● **Problem requirements**:
Within the data that follows, set down exactly the lines from the one containing "const caramel = grown.filter((_, i)" through the one containing "if empty is", both ends included.
┌────────
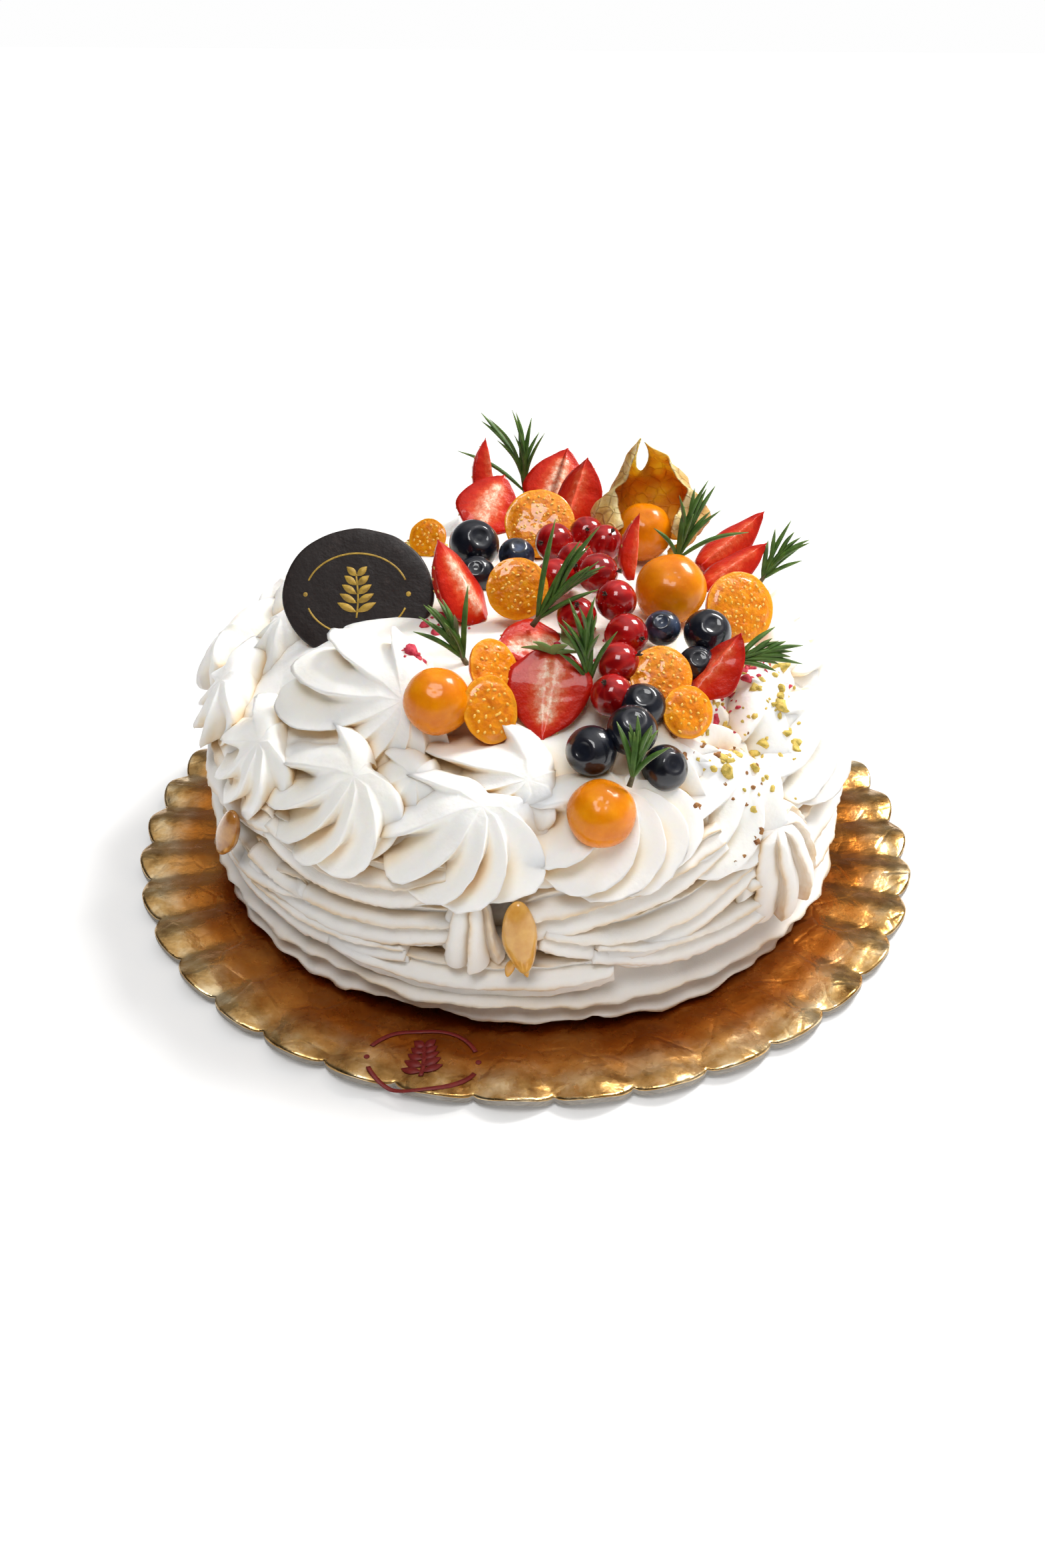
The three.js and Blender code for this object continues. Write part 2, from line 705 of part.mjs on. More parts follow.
// The plain oval plaque of dark chocolate, tilted back and sunk behind the big rosette.
const PLAQUE = { wide: 41, tall: 35, thick: 2.4 };
topping('chocolate_plaque', 'chocolate', (grow) => {
  const outline = new THREE.Shape();
  outline.absellipse(0, 0, PLAQUE.wide / 2 + grow, PLAQUE.tall / 2 + grow, 0, 2 * Math.PI);
  const flat = { depth: PLAQUE.thick + 2 * grow, bevelEnabled: false, curveSegments: 10 };
  const disc = new THREE.ExtrudeGeometry(outline, flat).translate(0, 0, -PLAQUE.thick / 2 - grow);
  return mergeVertices(stripped(disc)).applyMatrix4(frameAt(v(-45, -17, 86), aim(-8, 32), 4));
});

// Whole physalis fruit.
const WHOLE_PHYSALIS = [
  { at: v(-20.7, -64.5, 80.5), across: PHYSALIS + 0.3 },
  { at: v(17, -87.5, 65), across: PHYSALIS },
  { at: v(37.5, -21, 90), across: PHYSALIS + 3, tall: 0.86 },
  { at: v(33.5, 18.5, 90.5), across: PHYSALIS + 1 },
];
WHOLE_PHYSALIS.forEach((spec, i) => topping(`physalis_whole_${i + 1}`, 'physalis', roundFruit(spec)));

// Cut physalis, most of them halves that show their seeds.
const CUT_PHYSALIS = [
  { at: v(-7.5, -57, 85), across: 12.5, axis: aim(35, 35), squash: 1.2 },
  { at: v(-8.3, -67, 79.8), across: 13, axis: aim(20, 30), squash: 1.25 },
  { at: v(-2.5, -26, 92), across: 16, axis: aim(5, 30) },
  { at: v(3.5, 21, 92), across: 20.5, axis: aim(0, 40) },
  { at: v(32, -57, 83.5), across: 15, axis: aim(5, 42) },
  { at: v(37.5, -67, 79.5), across: 12.5, axis: aim(20, 35) },
  { at: v(56, -22, 85.5), across: 19, axis: aim(20, 35) },
  { at: v(-29.5, 22, 87), across: 11.5, axis: aim(-20, 35) },
];
CUT_PHYSALIS.forEach((spec, i) => topping(`physalis_cut_${i + 1}`, 'physalis', halfFruit(spec)));

const BLUEBERRIES = [
  { at: v(-15, 8, 90.5), across: 14.2, axis: aim(25, 40) },
  { at: v(-3, 1.5, 90), across: 10, axis: aim(10, 60) },
  { at: v(-14, -4, 86.5), across: BLUEBERRY },
  { at: v(34, -37, 86.5), across: 9.2, axis: aim(-20, 50) },
  { at: v(45, -39.5, 86.5), across: 12.1, axis: aim(10, 50) },
  { at: v(27, -66, 80.5), across: 11, axis: aim(0, 60) },
  { at: v(24, -75, 79.2), across: BLUEBERRY + 1.3, axis: aim(0, 60) },
  { at: v(14.7, -77.5, 75.2), across: BLUEBERRY + 1.3, axis: aim(-30, 30) },
  { at: v(31.8, -77.5, 70.8), across: BLUEBERRY + 0.3, axis: aim(30, 40) },
  { at: v(41.5, -49, 82.5), across: 9.4 },
];
BLUEBERRIES.forEach((spec, i) => topping(
  `blueberry_${i + 1}`, 'blueberry', roundFruit({ tall: 0.9, dimple: 0.07, sides: [8, 5], ...spec })));

const CURRANTS = [
  v(7.5, 5, 92.5), v(17, 13.5, 91.5), v(21.5, 4.5, 92.5), v(18.5, -17, 92.5), v(22.5, -30.5, 91),
  v(12.5, -35, 88.5), v(24.5, -42.5, 87), v(22, -53.5, 85), v(20, -63, 81.5), v(13, -8, 92), v(7.5, -15.5, 90.5),
];
CURRANTS.forEach((at, i) => topping(
  `redcurrant_${i + 1}`, 'currant', roundFruit({ at, across: CURRANT - 0.3 * (i % 3), sides: [7, 4] })));

const STRAWBERRIES = [
  { at: v(-17, -22, 92.5), along: aim(-110, 58), facing: aim(60, 30), long: 24, wide: 16, open: 150 },
  { at: v(5, -60, 79.5), along: aim(-10, -50), facing: aim(-5, 38), long: 22, wide: 20, open: 190 },
  { at: v(1, -41, 83.5), along: aim(-60, 12), facing: aim(0, 60), long: 20, wide: 16, open: 180 },
  { at: v(45.5, -54, 85.5), along: aim(118, 46), facing: aim(-50, 30), long: 18, wide: 14, open: 130 },
  { at: v(-11.5, 44, 90.5), along: aim(150, 35), facing: aim(10, 45), long: 21, wide: 19, open: 170 },
  { at: v(-12, 57, 96), along: aim(-160, 65), facing: aim(60, 10), long: 20, wide: 12, open: 120 },
  { at: v(9.5, 54, 94.5), along: aim(160, 40), facing: aim(0, 40), long: 22, wide: 20, open: 160 },
  { at: v(15, 38, 96.5), along: aim(150, 55), facing: aim(-25, 25), long: 20, wide: 16, open: 130 },
  { at: v(59.5, 18, 89), along: aim(120, 30), facing: aim(0, 60), long: 25, wide: 13, open: 120 },
  { at: v(58.5, 4, 87), along: aim(115, 25), facing: aim(0, 60), long: 22, wide: 12, open: 120 },
  { at: v(29.5, -4, 95), along: aim(170, 70), facing: aim(70, 10), long: 18, wide: 9, open: 110 },
];
STRAWBERRIES.forEach((spec, i) => topping(`strawberry_${i + 1}`, 'strawberry', wedgeFruit(spec)));

topping('physalis_husk', 'husk', husk({ at: v(35.5, 22, 86), radius: 16.5, height: 29.5 }));

// Sprigs of rosemary; each needle is its turn, rise and length.
const SPRIGS = [
  {
    at: v(-15.5, -46, 82),
    needles: [[-110, 40, 15], [-98, 28, 14], [-128, 60, 16], [170, 72, 18], [-80, 66, 11]],
  },
  { at: v(2.5, -37, 88.5), needles: [[140, 72, 25], [115, 56, 21], [98, 44, 21], [92, 28, 17]] },
  {
    at: v(15, -57, 81),
    needles: [[-150, 66, 21], [-100, 64, 18], [172, 76, 20], [95, 66, 15], [-80, 50, 12]],
  },
  { at: v(23.5, -86, 73.5), needles: [[-140, 60, 13], [150, 72, 11], [130, 50, 12], [90, 45, 11]] },
  { at: v(51, -48, 83), needles: [[120, 32, 13], [95, 16, 12], [85, 2, 16], [70, -6, 10]] },
  {
    at: v(41, -4, 91.5),
    needles: [[130, 66, 22], [170, 75, 14], [105, 50, 17], [95, 22, 20], [-100, 50, 11]],
  },
  { at: v(67, 6, 81.5), needles: [[130, 58, 18], [108, 38, 15], [88, 30, 12], [170, 62, 11]] },
  {
    at: v(-1, 60, 88),
    needles: [[-115, 80, 26], [150, 80, 23], [90, 72, 20], [-100, 28, 25]],
    wide: 2.6,
  },
];
SPRIGS.forEach((spec, i) => topping(`rosemary_${i + 1}`, 'rosemary', sprig(spec)));

// Caramel that runs out from between the base and the cream.
function caramelDrop({ at, axis, across, long, deep, slant }) {
  return (grow) => ball(8, 6, (point) => {
    point.x *= (1 - 0.3 * Math.max(0, -point.y)) * (across / 2 + grow);
    point.y *= long / 2 + grow;
    point.z *= deep / 2 + grow;
  }).applyMatrix4(frameAt(at, axis, slant));
}
topping('caramel_front', 'caramel', caramelDrop(
  { at: v(-0.9, -95.5, 35), axis: aim(2, 8), across: 8.4, long: 20, deep: 6, slant: 4 }));
topping('caramel_left', 'caramel', caramelDrop(
  { at: v(-76.5, -60, 38.5), axis: aim(-52, 10), across: 8, long: 17, deep: 5, slant: -24 }));

// Crumbs that show from a step away, fused to the cream: distance out, direction and size.
const CRUMBS = [
  [58, -119, 4.4], [55, -114, 4], [73, -54, 5], [72, -50, 3.8], [67, -40, 4.4], [65, -34, 3.4],
  [76, -49, 3.6], [84, -64, 3.2], [85, -56, 3.4], [82, -48, 3.4], [80, -37, 4.6], [74, -27, 4],
  [50, -165, 4.4],
];

function crumb([out, degrees, size], top) {
  const place = polar(out, degrees, ABOVE);
  const ray = new THREE.Raycaster(place, new THREE.Vector3(0, 0, -1));
  const [hit] = ray.intersectObject(new THREE.Mesh(top));
  const lump = mergeVertices(stripped(new THREE.IcosahedronGeometry(size / 2)));
  lump.scale(1, 0.8, 0.7).rotateZ(out + size).rotateY(size);
  return lump.translate(place.x, place.y, hit.point.z + size * 0.12);
}

// ---------------------------------------------------------------- assembly

function meshOf(name, colour, geometry) {
  const [color, roughness, metalness] = COLOURS[colour];
  const mesh = new THREE.Mesh(geometry, new THREE.MeshStandardMaterial({ color, roughness, metalness }));
  mesh.name = name;
  return mesh;
}

function clearOf(solid, pieces) {
  return pieces.reduce((left, piece) => left.subtract(piece), solid);
}

function boxOf(solid) {
  const places = new THREE.BufferAttribute(solid.getMesh().vertProperties, 3);
  return new THREE.Box3().setFromBufferAttribute(places);
}

function touching(one, other) {
  return boxOf(one).intersectsBox(boxOf(other));
}

function asSolid(shape) {
  return shape.isBufferGeometry ? solidOf(shape) : shape;
}

const pavlova = new THREE.Group();
pavlova.name = 'pavlova';
pavlova.add(meshOf('cake_board', 'card', card()));

// Each topping is cut clear of the cream body that it lies on and of the toppings before it.
const bodyGap = solidOf(body(GAP));
const grown = [];
toppings.forEach(({ name, colour, maker }) => {
  const solid = asSolid(maker(0));
  const near = [bodyGap, ...grown].filter((other) => touching(solid, other));
  pavlova.add(meshOf(name, colour, mainBody(clearOf(solid, near))));
  grown.push(asSolid(maker(GAP)));
});

// The toppings press their shapes into the rosettes, and the caramel into the base.
const piped = solidOf(thinned(mainBody(rosettes()), COARSE));
const pressed = clearOf(piped, grown.filter((piece) => touching(piece, piped)));
const plain = mainBody(pressed.add(solidOf(body(0))).subtract(solidOf(belowCream(GAP))));
const lumps = joined(CRUMBS.map((spec) => crumb(spec, plain)));
const cream = solidOf(plain).add(clearOf(lumps, grown.filter((piece) => touching(piece, lumps))));
pavlova.add(meshOf('cream_swirls', 'cream', thinned(mainBody(cream), FLAT)));

const caramel = grown.filter((_, i) => toppings[i].colour === 'caramel');
const base = solidOf(thinned(mainBody(meringueBase()), COARSE));
pavlova.add(meshOf('meringue_base', 'base', thinned(mainBody(clearOf(base, caramel)), FLAT)));

export default pavlova;
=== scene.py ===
"""A fruit pavlova on its scalloped gold card. Shapes are in millimetres and scaled to metres."""
import bmesh
import bpy
import math
from math import cos, exp, hypot, pi, radians, sin, sqrt
from mathutils import Matrix, Vector, noise
from mathutils.bvhtree import BVHTree


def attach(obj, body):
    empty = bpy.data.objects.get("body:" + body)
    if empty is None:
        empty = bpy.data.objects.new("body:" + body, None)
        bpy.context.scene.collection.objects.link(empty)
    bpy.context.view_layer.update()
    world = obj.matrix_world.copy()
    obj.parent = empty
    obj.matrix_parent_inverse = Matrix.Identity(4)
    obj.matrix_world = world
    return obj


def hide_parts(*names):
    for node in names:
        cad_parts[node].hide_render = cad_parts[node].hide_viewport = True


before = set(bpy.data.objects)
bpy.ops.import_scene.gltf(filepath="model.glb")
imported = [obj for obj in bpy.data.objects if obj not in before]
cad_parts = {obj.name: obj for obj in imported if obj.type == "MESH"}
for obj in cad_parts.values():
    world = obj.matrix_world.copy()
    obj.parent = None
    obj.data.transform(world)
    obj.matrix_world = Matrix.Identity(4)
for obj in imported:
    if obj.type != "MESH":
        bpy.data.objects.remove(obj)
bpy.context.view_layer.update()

noise.seed_set(7)       # without a seed the noise vectors would start from the clock
MM = 0.001
UP = Vector((0, 0, 1))

# ---------------------------------------------------------------- driving dimensions

CARD = {"scallops": 38, "tip": 118, "valley": 115, "first": 27.3, "flat": 84, "thick": 2.4,
        "rise": 2.2, "flute": 1, "bend": 102}
BASE = {"bottom": 2.7, "wall": 94.5, "core": 83, "foot": 90}
CREAM = {"slots": 16, "first": -78, "ring": 83, "level": 58.5, "radius": 21, "low": 44.5,
         "body": [(90, 45.5), (84, 57), (72, 67.5), (60, 75.5), (45, 81.5), (0, 83.5)]}
PLAQUE = {"wide": 41, "tall": 35, "thick": 2.4}
PHYSALIS = 15.5
BLUEBERRY = 10.5
CURRANT = 10.8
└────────
● **The completed task**:
const caramel = grown.filter((_, i) => toppings[i].colour === 'caramel');
const base = solidOf(thinned(mainBody(meringueBase()), COARSE));
pavlova.add(meshOf('meringue_base', 'base', thinned(mainBody(clearOf(base, caramel)), FLAT)));

export default pavlova;
=== scene.py ===
"""A fruit pavlova on its scalloped gold card. Shapes are in millimetres and scaled to metres."""
import bmesh
import bpy
import math
from math import cos, exp, hypot, pi, radians, sin, sqrt
from mathutils import Matrix, Vector, noise
from mathutils.bvhtree import BVHTree


def attach(obj, body):
    empty = bpy.data.objects.get("body:" + body)
    if empty is None:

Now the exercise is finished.